_Task_
Repeat the lines of the data that follow, please, starting at the first and stopping after the one with "inputs: Default value".

Start Data section

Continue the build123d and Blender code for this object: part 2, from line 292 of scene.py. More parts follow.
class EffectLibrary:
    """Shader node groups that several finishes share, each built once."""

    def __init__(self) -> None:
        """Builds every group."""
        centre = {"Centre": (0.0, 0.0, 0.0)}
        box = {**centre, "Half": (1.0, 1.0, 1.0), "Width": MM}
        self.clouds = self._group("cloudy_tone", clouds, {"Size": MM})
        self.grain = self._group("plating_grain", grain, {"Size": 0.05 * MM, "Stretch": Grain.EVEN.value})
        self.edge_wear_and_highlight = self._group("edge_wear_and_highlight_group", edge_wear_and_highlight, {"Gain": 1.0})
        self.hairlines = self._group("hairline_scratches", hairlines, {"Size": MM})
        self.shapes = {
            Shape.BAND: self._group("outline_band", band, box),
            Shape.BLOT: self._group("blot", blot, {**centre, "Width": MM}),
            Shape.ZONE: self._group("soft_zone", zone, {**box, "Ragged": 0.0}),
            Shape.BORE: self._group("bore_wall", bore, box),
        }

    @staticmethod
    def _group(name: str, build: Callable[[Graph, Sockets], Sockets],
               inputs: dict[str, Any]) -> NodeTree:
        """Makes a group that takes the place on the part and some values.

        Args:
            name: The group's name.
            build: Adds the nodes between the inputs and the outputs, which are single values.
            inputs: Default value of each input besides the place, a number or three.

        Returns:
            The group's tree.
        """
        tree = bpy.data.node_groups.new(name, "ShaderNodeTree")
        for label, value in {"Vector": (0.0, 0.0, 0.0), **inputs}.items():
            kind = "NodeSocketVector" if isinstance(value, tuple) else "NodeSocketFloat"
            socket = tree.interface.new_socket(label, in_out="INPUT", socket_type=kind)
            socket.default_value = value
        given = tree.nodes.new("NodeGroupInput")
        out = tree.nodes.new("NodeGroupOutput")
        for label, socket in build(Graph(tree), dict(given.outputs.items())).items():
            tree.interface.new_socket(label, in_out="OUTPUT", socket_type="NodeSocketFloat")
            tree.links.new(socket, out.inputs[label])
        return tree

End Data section

_Exercise result_
Continue the build123d and Blender code for this object: part 2, from line 292 of scene.py. More parts follow.
class EffectLibrary:
    """Shader node groups that several finishes share, each built once."""

    def __init__(self) -> None:
        """Builds every group."""
        centre = {"Centre": (0.0, 0.0, 0.0)}
        box = {**centre, "Half": (1.0, 1.0, 1.0), "Width": MM}
        self.clouds = self._group("cloudy_tone", clouds, {"Size": MM})
        self.grain = self._group("plating_grain", grain, {"Size": 0.05 * MM, "Stretch": Grain.EVEN.value})
        self.edge_wear_and_highlight = self._group("edge_wear_and_highlight_group", edge_wear_and_highlight, {"Gain": 1.0})
        self.hairlines = self._group("hairline_scratches", hairlines, {"Size": MM})
        self.shapes = {
            Shape.BAND: self._group("outline_band", band, box),
            Shape.BLOT: self._group("blot", blot, {**centre, "Width": MM}),
            Shape.ZONE: self._group("soft_zone", zone, {**box, "Ragged": 0.0}),
            Shape.BORE: self._group("bore_wall", bore, box),
        }

    @staticmethod
    def _group(name: str, build: Callable[[Graph, Sockets], Sockets],
               inputs: dict[str, Any]) -> NodeTree:
        """Makes a group that takes the place on the part and some values.

        Args:
            name: The group's name.
            build: Adds the nodes between the inputs and the outputs, which are single values.
            inputs: Default value of each input besides the place, a number or three.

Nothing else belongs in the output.